How to Prepare Complex Vector Files for Industrial Fabric Printing Machines?
Having a brilliant design and a signed contract is worthless if your digital files cause chaos on the factory floor. Providing a licensee with a “retail-ready package” must include technically flawless, production-optimised vector files. This is a non-negotiable part of demonstrating your professionalism and ensuring a smooth, profitable partnership. An artist provides an image; a brand CEO provides a manufacturing blueprint.
Industrial fabric printing and embroidery machines are not as forgiving as your design software. They have specific constraints related to line thickness, colour separation, and fabric type. Sending a standard AI or EPS file is not enough. You must “pre-flight” your files, ensuring all text is converted to outlines, colours are specified in a Pantone (PMS) colour book for consistency, and any complex effects are simplified or removed. For embroidery, you may even need to work with a digitizer to convert your vector into a specific stitch file format (like .DST or .EMB).

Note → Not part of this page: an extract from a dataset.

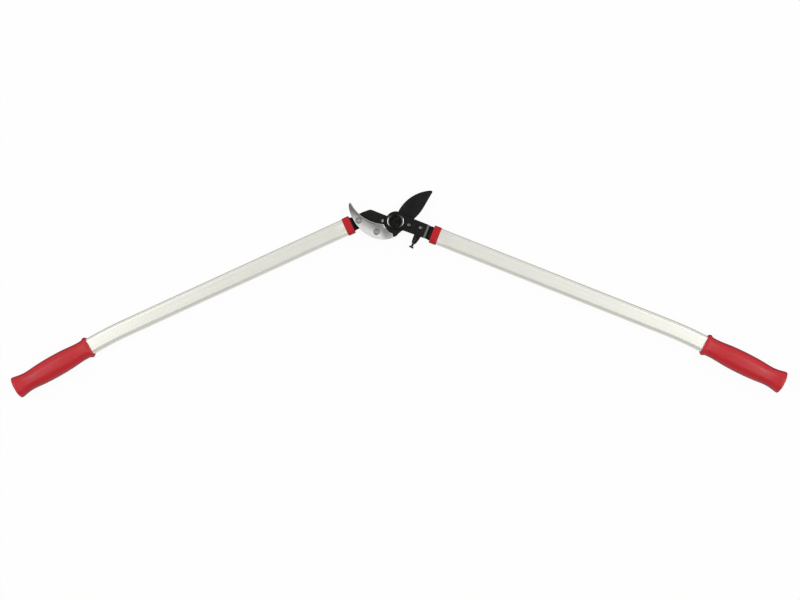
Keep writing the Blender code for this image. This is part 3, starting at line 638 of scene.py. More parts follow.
def blade_material():
    """Smooth black coat on a ground blade, thinner on the bevel, honed edge."""
    s = Shade("black_blade", specular=0.18)
    p = s.place()
    dist = s.axis_distance(EDGE_C)
    from_edge = s.calc("SUBTRACT", EDGE_R * MM, dist)          # metres inwards
    rings = s.node("ShaderNodeCombineXYZ")
    s.put(rings.inputs[0], s.calc("MULTIPLY", dist, 60.0))
    s.put(rings.inputs[1], s.calc("MULTIPLY", s.noise(p, 18, 1), 1.2))
    lines = s.noise(rings.outputs[0], 55, 4, 0.7)
    cloud = s.noise(p, 55, 4, 0.55, 0.3)
    fine = s.noise(p, 1400, 2, 0.5)
    base = s.mix(s.span(cloud, 0.3, 0.7), (0.0052, 0.0052, 0.0054),
                 (0.0080, 0.0080, 0.0081))
    bevel = s.span(from_edge, 0.0058, 0.0048)
    base = s.mix(s.calc("MULTIPLY", bevel, s.span(lines, 0.3, 0.7, 0.15, 0.60)),
                 base, (0.0130, 0.0128, 0.0125))
    honed = s.span(from_edge, 0.00060, 0.00040)
    chips = s.span(s.noise(p, 420, 4, 0.7), 0.36, 0.66)
    base = s.mix(s.calc("MULTIPLY", honed, s.calc("MULTIPLY", chips, 0.55)), base,
                 (0.11, 0.108, 0.104))
    scuff_v = s.vec("MULTIPLY", p, (140, 1500, 400))
    scuff = s.span(s.noise(scuff_v, 1.0, 3, 0.6, 0.4), 0.66, 0.80)
    base = s.mix(s.calc("MULTIPLY", scuff, 0.18), base, (0.030, 0.029, 0.028))
    rough = s.calc("ADD", s.span(lines, 0.3, 0.7, 0.33, 0.41),
                   s.span(cloud, 0.3, 0.7, -0.03, 0.04))
    rough = s.calc("SUBTRACT", rough, s.calc("MULTIPLY", honed, 0.06))
    n1 = s.bump(lines, 0.000010)
    n2 = s.bump(fine, 0.000006, n1)
    return s.done(base, rough, n2)


def anvil_material():
    """Satin jaw, brushed along its curve, with painted shade towards its tip, along the working
    edge and near the pivot, a painted highlight on the chamfer that faces the pivot, and a thin
    lighter line along the top of the working edge."""
    s = Shade("anvil_satin", metallic=0.5)
    p = s.place()
    dist = s.axis_distance(turn(EDGE_C, CLOSE_TRAVEL))
    out = s.calc("SUBTRACT", dist, (EDGE_R + 0.35) * MM)       # metres from the edge
    swirl = s.node("ShaderNodeCombineXYZ")
    s.put(swirl.inputs[0], s.calc("MULTIPLY", dist, 1100.0))
    s.put(swirl.inputs[1], s.vec("DOT_PRODUCT", p, (34, 34, 0), "Value"))
    s.put(swirl.inputs[2], s.vec("DOT_PRODUCT", p, (0, 0, 300), "Value"))
    brushed = s.noise(swirl.outputs[0], 1.0, 4, 0.6, 0.15)
    cloud = s.noise(p, 80, 3, 0.5, 0.4)
    cast = s.noise(p, 900, 3, 0.5)
    sep = s.node("ShaderNodeSeparateXYZ")
    s.put(sep.inputs[0], p)
    high = s.span(sep.outputs[1], 0.000, 0.026)                # towards the tip
    to_pivot = s.span(sep.outputs[0], -0.054, -0.026)          # towards the pivot
    # painted shade: darker towards the working edge
    base = s.mix(s.span(out, 0.0020, 0.0200), (0.42, 0.417, 0.403),
                 (0.885, 0.880, 0.860))
    # painted shade: darker near the pivot end of the working edge
    dull = s.calc("MULTIPLY", to_pivot, s.span(out, 0.0190, 0.0060))
    base = s.mix(s.calc("MULTIPLY", dull, 0.85), base, (0.225, 0.222, 0.214))
    # painted shade: darker towards the tip
    base = s.mix(s.calc("MULTIPLY", high, 0.88), base, (0.085, 0.084, 0.082))
    base = s.mix(s.span(cloud, 0.42, 0.72, 0.0, 0.12), base, (0.34, 0.335, 0.325))
    base = s.mix(s.span(brushed, 0.32, 0.70, 0.10, 0.0), base, (0.30, 0.295, 0.29))
    # painted shade: darker round the heel by the pivot
    heel = s.span(s.axis_distance((-13.0, -19.0)), 0.0165, 0.0050)
    base = s.mix(s.calc("MULTIPLY", heel, 0.76), base, (0.20, 0.197, 0.19))
    # a darker strip along the working edge, on its outer part
    edge_band = s.calc("MULTIPLY", s.span(out, 0.0042, 0.0030),
                   s.span(sep.outputs[0], -0.030, -0.037))
    edge_band = s.calc("MULTIPLY", edge_band, s.span(cloud, 0.30, 0.62, 0.52, 0.80))
    base = s.mix(edge_band, base, (0.135, 0.132, 0.126))
    # painted highlight: the chamfer towards the pivot is made bright
    reach = s.axis_distance((0.0, 0.0))
    ends = s.calc("MAXIMUM", s.calc("MULTIPLY", s.span(sep.outputs[1], -0.0066, -0.0086),
                                    s.span(sep.outputs[1], -0.0130, -0.0105)),
                  s.span(sep.outputs[1], -0.0185, -0.0210))
    ends = s.calc("ADD", s.calc("MULTIPLY", ends, 0.75), 0.15)
    chamfer_glint = s.calc("MULTIPLY", s.span(reach, 0.0228, 0.0212), ends)
    base = s.mix(s.calc("MULTIPLY", chamfer_glint, s.span(cloud, 0.35, 0.6, 1.0, 0.75)), base,
                 (0.95, 0.945, 0.925))
    # old grease and painted shade darken the step below it
    grease_and_shade = s.calc("MULTIPLY", s.span(reach, 0.0212, 0.0208),
                    s.span(s.height(), 0.0231, 0.0222))
    base = s.mix(s.calc("MULTIPLY", grease_and_shade, s.span(cloud, 0.3, 0.7, 0.97, 0.90)), base,
                 (0.012, 0.011, 0.010))
    line = s.calc("MULTIPLY", s.span(out, 0.00110, 0.00080), s.span(s.height(), 0.0225, 0.0231))
    base = s.mix(s.calc("MULTIPLY", line, 0.5), base, (0.80, 0.79, 0.77))
    # grease and painted shade darken the countersinks round the two screws
    for c in ANVIL_SCREWS:
        countersink_shade = s.span(s.axis_distance(c), 0.00545, 0.00490)
        base = s.mix(s.calc("MULTIPLY", countersink_shade, 0.85), base, (0.065, 0.062, 0.058))
    rough = s.calc("ADD", s.span(cloud, 0.3, 0.7, 0.36, 0.42),
                   s.span(brushed, 0.3, 0.7, -0.03, 0.03))
    n1 = s.bump(s.noise(p, 120, 2, 0.4), 0.00003)
    n2 = s.bump(brushed, 0.000003, n1)
    n3 = s.bump(cast, 0.0000015, n2)
    return s.done(base, rough, n3)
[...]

Furthermore, the file needs to be adapted for the end material. A design destined for denim requires different needle sizes and thread types than one for satin. Providing this level of technical detail upfront shows an unparalleled level of expertise and saves your licensing partner significant time and money in pre-production. This technical competence becomes another point of leverage in your relationship.
| Fabric Type | Needle Size | Thread Type | Special Requirements |
|---|---|---|---|
| Cotton/Linen | 70/10 – 80/12 | Polyester or Cotton | Standard stabilizer |
| Denim | 90/14 – 100/16 | Heavy polyester | Cut-away stabilizer required |
| Satin/Taffeta | 65/9 – 70/10 | Rayon or fine polyester | Water-soluble topping |
| Polyester blend | 75/11 – 80/12 | Polyester | Medium-weight stabilizer |
Why Do UK Department Stores Ignore Great Collections That Lack a Clear Pricing Strategy?

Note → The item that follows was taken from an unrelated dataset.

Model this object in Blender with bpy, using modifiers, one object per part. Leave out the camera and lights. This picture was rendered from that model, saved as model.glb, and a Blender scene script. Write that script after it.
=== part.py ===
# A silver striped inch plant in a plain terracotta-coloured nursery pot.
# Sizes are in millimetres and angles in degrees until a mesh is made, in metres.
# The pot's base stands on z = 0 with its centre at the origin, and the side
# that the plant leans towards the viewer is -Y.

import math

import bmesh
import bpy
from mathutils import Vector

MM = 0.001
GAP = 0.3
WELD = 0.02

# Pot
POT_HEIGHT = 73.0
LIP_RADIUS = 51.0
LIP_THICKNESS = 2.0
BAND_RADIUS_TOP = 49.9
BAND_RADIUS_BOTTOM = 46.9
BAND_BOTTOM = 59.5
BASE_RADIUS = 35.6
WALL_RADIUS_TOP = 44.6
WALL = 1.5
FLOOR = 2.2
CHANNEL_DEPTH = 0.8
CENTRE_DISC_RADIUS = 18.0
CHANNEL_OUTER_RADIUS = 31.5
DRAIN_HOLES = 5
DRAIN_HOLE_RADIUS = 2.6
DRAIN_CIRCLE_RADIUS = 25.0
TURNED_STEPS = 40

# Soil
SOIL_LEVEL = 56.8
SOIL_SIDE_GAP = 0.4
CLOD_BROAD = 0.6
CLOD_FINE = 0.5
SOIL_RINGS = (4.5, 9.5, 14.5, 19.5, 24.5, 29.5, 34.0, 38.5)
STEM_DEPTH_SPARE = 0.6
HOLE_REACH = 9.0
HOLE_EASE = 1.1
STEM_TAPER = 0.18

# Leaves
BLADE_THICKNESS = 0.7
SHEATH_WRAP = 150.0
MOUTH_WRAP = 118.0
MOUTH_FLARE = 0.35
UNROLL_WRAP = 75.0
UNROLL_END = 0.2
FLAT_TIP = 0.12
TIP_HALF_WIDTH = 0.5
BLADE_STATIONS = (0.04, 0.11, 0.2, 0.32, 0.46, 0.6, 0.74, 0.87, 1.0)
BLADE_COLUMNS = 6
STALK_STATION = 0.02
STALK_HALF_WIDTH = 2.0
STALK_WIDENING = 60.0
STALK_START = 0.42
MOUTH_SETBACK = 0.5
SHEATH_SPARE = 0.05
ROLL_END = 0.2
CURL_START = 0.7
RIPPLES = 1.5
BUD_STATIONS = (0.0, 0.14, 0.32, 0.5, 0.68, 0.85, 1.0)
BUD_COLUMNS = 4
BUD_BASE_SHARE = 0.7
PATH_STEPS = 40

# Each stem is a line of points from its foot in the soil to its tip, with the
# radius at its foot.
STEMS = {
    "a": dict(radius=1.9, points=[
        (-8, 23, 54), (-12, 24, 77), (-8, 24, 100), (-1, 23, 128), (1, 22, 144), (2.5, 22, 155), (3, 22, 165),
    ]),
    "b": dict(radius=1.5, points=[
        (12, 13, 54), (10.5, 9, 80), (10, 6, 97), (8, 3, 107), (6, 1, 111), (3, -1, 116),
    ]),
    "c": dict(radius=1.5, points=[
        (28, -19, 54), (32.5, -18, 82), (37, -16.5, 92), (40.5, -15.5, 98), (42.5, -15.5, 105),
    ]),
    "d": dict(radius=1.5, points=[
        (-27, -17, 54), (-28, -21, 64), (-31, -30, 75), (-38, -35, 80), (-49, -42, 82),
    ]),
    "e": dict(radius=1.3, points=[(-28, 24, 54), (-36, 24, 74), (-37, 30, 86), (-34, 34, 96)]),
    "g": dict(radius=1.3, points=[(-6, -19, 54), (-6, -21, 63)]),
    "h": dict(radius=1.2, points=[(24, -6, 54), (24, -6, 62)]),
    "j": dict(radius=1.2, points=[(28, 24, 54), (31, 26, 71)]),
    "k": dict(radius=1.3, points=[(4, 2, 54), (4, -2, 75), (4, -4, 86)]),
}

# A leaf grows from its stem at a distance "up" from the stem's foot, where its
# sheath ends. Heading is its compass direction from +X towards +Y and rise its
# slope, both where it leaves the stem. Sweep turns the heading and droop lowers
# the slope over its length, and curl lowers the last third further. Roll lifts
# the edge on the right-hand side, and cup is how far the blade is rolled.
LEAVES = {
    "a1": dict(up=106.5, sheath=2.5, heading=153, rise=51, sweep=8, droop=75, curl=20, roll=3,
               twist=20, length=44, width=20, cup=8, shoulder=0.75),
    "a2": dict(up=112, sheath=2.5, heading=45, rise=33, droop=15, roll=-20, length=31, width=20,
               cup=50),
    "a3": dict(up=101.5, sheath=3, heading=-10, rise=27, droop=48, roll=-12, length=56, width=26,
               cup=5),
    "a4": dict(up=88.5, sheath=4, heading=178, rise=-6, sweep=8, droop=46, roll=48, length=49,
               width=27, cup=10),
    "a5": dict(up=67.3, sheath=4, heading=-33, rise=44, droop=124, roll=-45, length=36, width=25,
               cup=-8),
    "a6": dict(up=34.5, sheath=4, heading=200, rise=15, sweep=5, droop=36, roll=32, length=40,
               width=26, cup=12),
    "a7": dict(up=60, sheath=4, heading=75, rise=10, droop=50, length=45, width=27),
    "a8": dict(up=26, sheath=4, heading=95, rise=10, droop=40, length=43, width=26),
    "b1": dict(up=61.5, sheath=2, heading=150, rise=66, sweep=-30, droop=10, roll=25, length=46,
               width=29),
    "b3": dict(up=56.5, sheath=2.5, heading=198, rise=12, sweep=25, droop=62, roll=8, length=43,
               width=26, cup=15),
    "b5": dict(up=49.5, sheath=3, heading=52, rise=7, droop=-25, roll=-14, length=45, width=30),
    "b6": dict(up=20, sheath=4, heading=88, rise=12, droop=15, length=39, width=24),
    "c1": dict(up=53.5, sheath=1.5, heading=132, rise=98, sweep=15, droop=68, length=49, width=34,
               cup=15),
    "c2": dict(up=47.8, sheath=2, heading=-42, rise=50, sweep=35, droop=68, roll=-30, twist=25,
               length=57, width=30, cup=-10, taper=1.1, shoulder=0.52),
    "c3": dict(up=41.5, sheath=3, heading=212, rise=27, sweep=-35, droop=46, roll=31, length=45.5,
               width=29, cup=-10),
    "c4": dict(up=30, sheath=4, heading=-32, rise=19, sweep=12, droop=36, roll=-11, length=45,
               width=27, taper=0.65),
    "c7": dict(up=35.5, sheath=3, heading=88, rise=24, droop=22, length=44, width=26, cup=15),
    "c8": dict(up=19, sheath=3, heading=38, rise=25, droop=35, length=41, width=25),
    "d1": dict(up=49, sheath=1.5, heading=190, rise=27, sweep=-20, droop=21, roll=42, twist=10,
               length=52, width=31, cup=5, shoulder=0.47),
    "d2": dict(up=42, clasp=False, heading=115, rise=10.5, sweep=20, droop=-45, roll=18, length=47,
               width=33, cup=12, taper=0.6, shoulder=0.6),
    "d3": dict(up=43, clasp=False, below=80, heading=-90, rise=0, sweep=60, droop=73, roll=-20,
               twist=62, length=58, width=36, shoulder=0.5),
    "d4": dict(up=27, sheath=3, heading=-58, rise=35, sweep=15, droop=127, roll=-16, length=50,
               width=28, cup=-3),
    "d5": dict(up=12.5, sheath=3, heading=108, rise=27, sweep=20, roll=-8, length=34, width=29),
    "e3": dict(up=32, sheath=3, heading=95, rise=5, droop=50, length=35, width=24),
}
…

You can have the most stunning designs and a massive online following, but if you walk into a meeting with a buyer from a major UK department store without a clear, professional pricing strategy, you will be shown the door. The single biggest reason great collections are rejected is that the artist has not done the retailer’s maths for them. Buyers are not looking for art; they are looking for products with a pre-calculated, guaranteed profit margin.
Your pricing must be built backwards from the final retail price. In the UK market, you must factor in 20% VAT. More importantly, you need to understand the retailer’s margin requirements. The standard model for many large retailers is keystone pricing or higher; UK retail standard margin expectations typically require a 2.2 to 2.5x multiplier on the wholesale price. This means if you sell a T-shirt to them for £10 (your wholesale price), they expect to sell it to the consumer for at least £22-£25 plus VAT. Your wholesale price, in turn, must cover your production cost, your royalty, and your own profit margin.
Your pitch must include a professional “line sheet.” This document presents each product with a high-quality image, a unique SKU (Stock Keeping Unit) number, your calculated wholesale price, and a suggested retail price (RRP). It’s also wise to develop a tiered collection with “good, better, best” price points (e.g., a sticker at £5, a T-shirt at £30, an embroidered hoodie at £75). This demonstrates that you have thought about customer segmentation and are providing a complete commercial solution, not just a pretty picture.
Key Takeaways
- Shift your mindset: Your creative work is not just art; it is a portfolio of valuable Intellectual Property (IP) assets to be managed.
- Prioritise commercial viability: Simple, flat-colour designs are often more profitable for merchandise as they reduce manufacturing costs and complexity.
- Build a legal fortress: Use non-exclusive licenses to stack multiple royalty streams and register UK trademarks to protect your most successful assets from infringement.
How to Leverage Paris Runway Exposure to Secure Major UK Retail Orders?
In the world of brand building, momentum is everything. A significant achievement, like having your designs featured in a high-profile event like Paris Fashion Week or being spotlighted by a major influencer, is not just a vanity win; it’s a powerful leverage point. Your job as brand CEO is to immediately convert that cultural heat into commercial contracts. The window of opportunity is short, and you must act decisively.
This is where all the previous steps culminate. When you approach a UK retail buyer armed with this new social proof, you are no longer making a cold pitch. You are offering them a chance to capitalise on an already-trending brand. The conversation shifts from “Will this sell?” to “How quickly can we get this in stores?”. The key is to have your retail-ready package prepared *before* the moment strikes. This includes your production-ready files, your non-exclusive licensing terms, your trademark registration details, and your professionally calculated pricing strategy.
Case Study: From Online Discovery to Major Retail Partnership
This principle is proven time and again. An Art Director from Urban Outfitters discovered an artist’s work on the print-on-demand site Society6. Because the artist had made their contact information easily accessible, the director was able to reach out directly. This initial contact led to a major licensing partnership. The lesson is clear: visibility is crucial, but being professionally prepared to convert that visibility into a commercial deal is what separates successful artists from those who remain undiscovered.
Companies work with manufacturing companies that deal with artists and designers to create products. You have to know how it works in order to not only expand your art brand, but to protect it as well.
– Natasha Wescoat, Lateral Action Art Licensing Guide
By treating your art as a business and preparing your IP assets with commercial and legal rigour, you transform yourself from a passive artist hoping to be discovered into a proactive brand owner ready to meet opportunity. This strategic preparation is the final and most critical step in transitioning from a freelance income to a merchandising empire.
The journey from a digital canvas to a retail shelf is a strategic one. By implementing these commercial, legal, and technical frameworks, you are no longer just an artist; you are the architect of a brand. Start today by auditing your portfolio not for its beauty, but for its commercial potential.